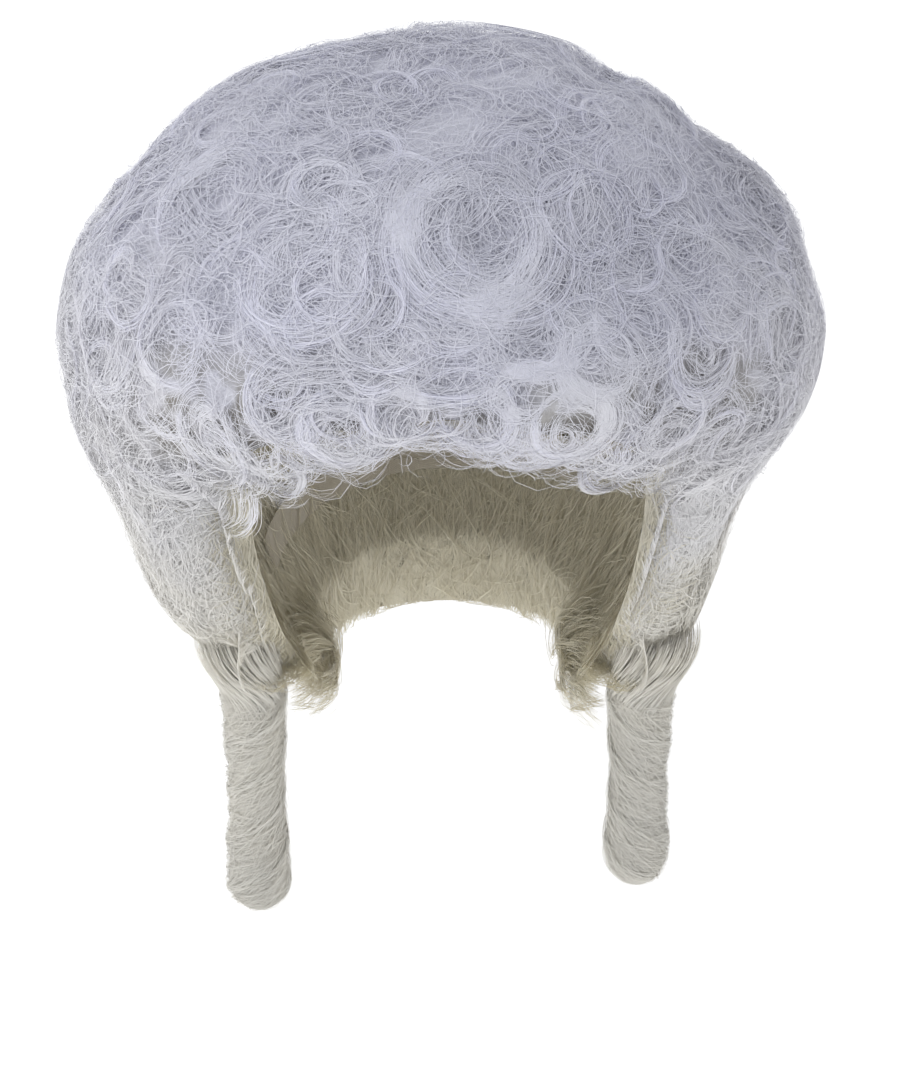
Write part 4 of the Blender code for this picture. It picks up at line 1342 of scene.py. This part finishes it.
def studio():
    scene = bpy.context.scene
    scene.view_settings.view_transform = "Standard"
    scene.view_settings.look = "None"
    elevation, distance, sensor = math.radians(33), 1.6, 36
    aim = Vector((0.002, -0.0296, -0.0456))
    back = Vector((0, -math.cos(elevation), math.sin(elevation)))
    cam_data = bpy.data.cameras.new("camera")
    cam_data.lens = sensor * distance / VIEW_HEIGHT
    cam_data.sensor_width = sensor
    cam_data.clip_end = 20
    cam = bpy.data.objects.new("camera", cam_data)
    cam.location = aim + back * distance
    cam.rotation_euler = (-back).to_track_quat("-Z", "Y").to_euler()
    scene.collection.objects.link(cam)
    scene.camera = cam

    floor_mat, tree, shader = nodes_of("floor")
    shader.inputs["Base Color"].default_value = (0.9, 0.9, 0.9, 1)
    shader.inputs["Roughness"].default_value = 0.9
    shader.inputs["Emission Color"].default_value = (1, 1, 1, 1)
    shader.inputs["Emission Strength"].default_value = 0.55
    bpy.ops.mesh.primitive_plane_add(size=12, location=(0, 0, FLOOR))
    floor = bpy.context.object
    floor.name = "floor"
    floor.data.materials.append(floor_mat)

    def area(name, place, size, power, color):
        light = bpy.data.lights.new(name, "AREA")
        light.shape = "RECTANGLE"
        light.size, light.size_y = size
        light.energy = power
        light.color = color
        obj = bpy.data.objects.new(name, light)
        obj.location = place
        obj.rotation_euler = (-Vector(place)).to_track_quat("-Z", "Y").to_euler()
        scene.collection.objects.link(obj)

    area("key", (-0.6, -0.9, 1.6), (1.4, 1.4), 13, (0.95, 0.97, 1.0))
    area("side", (-1.5, -0.3, 0.5), (1.2, 1.2), 6, (1.0, 0.99, 0.96))
    area("fill", (1.4, -0.9, 0.6), (1.4, 1.2), 3, (1.0, 0.99, 0.97))
    area("back", (0.2, 1.5, 0.9), (1.6, 1.0), 6, (1.0, 0.99, 0.97))
    world = bpy.data.worlds.new("studio")
    world.use_nodes = True
    world.node_tree.nodes["Background"].inputs[0].default_value = (0.95, 0.97, 1.0, 1)
    world.node_tree.nodes["Background"].inputs[1].default_value = 0.35
    scene.world = world


studio()
dress_cap()
cap_threads()
crown_net()
place_curls()
soft_mass()
hair = Hair()
cover_outside(hair)
curls(hair)
fringe_hairs(hair)
wall_hairs(hair)
inside_hairs(hair)
underside_hairs(hair)
collar_hairs(hair)
hair.build()
ringlets()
■ ■ ■ ■ ■ ■ ■
**Task requirements**
Reproduce the full listing word for word.

**Task solution**
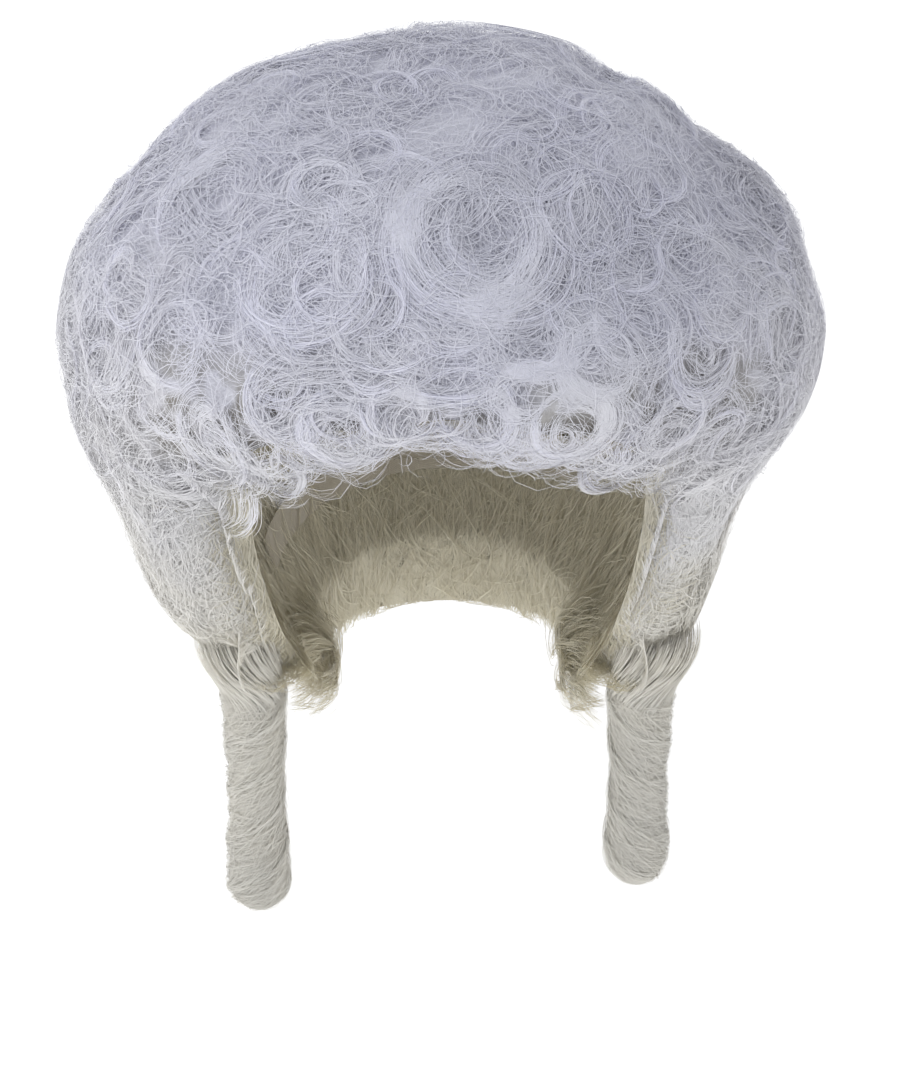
Write part 4 of the Blender code for this picture. It picks up at line 1342 of scene.py. This part finishes it.
def studio():
    scene = bpy.context.scene
    scene.view_settings.view_transform = "Standard"
    scene.view_settings.look = "None"
    elevation, distance, sensor = math.radians(33), 1.6, 36
    aim = Vector((0.002, -0.0296, -0.0456))
    back = Vector((0, -math.cos(elevation), math.sin(elevation)))
    cam_data = bpy.data.cameras.new("camera")
    cam_data.lens = sensor * distance / VIEW_HEIGHT
    cam_data.sensor_width = sensor
    cam_data.clip_end = 20
    cam = bpy.data.objects.new("camera", cam_data)
    cam.location = aim + back * distance
    cam.rotation_euler = (-back).to_track_quat("-Z", "Y").to_euler()
    scene.collection.objects.link(cam)
    scene.camera = cam

    floor_mat, tree, shader = nodes_of("floor")
    shader.inputs["Base Color"].default_value = (0.9, 0.9, 0.9, 1)
    shader.inputs["Roughness"].default_value = 0.9
    shader.inputs["Emission Color"].default_value = (1, 1, 1, 1)
    shader.inputs["Emission Strength"].default_value = 0.55
    bpy.ops.mesh.primitive_plane_add(size=12, location=(0, 0, FLOOR))
    floor = bpy.context.object
    floor.name = "floor"
    floor.data.materials.append(floor_mat)

    def area(name, place, size, power, color):
        light = bpy.data.lights.new(name, "AREA")
        light.shape = "RECTANGLE"
        light.size, light.size_y = size
        light.energy = power
        light.color = color
        obj = bpy.data.objects.new(name, light)
        obj.location = place
        obj.rotation_euler = (-Vector(place)).to_track_quat("-Z", "Y").to_euler()
        scene.collection.objects.link(obj)

    area("key", (-0.6, -0.9, 1.6), (1.4, 1.4), 13, (0.95, 0.97, 1.0))
    area("side", (-1.5, -0.3, 0.5), (1.2, 1.2), 6, (1.0, 0.99, 0.96))
    area("fill", (1.4, -0.9, 0.6), (1.4, 1.2), 3, (1.0, 0.99, 0.97))
    area("back", (0.2, 1.5, 0.9), (1.6, 1.0), 6, (1.0, 0.99, 0.97))
    world = bpy.data.worlds.new("studio")
    world.use_nodes = True
    world.node_tree.nodes["Background"].inputs[0].default_value = (0.95, 0.97, 1.0, 1)
    world.node_tree.nodes["Background"].inputs[1].default_value = 0.35
    scene.world = world


studio()
dress_cap()
cap_threads()
crown_net()
place_curls()
soft_mass()
hair = Hair()
cover_outside(hair)
curls(hair)
fringe_hairs(hair)
wall_hairs(hair)
inside_hairs(hair)
underside_hairs(hair)
collar_hairs(hair)
hair.build()
ringlets()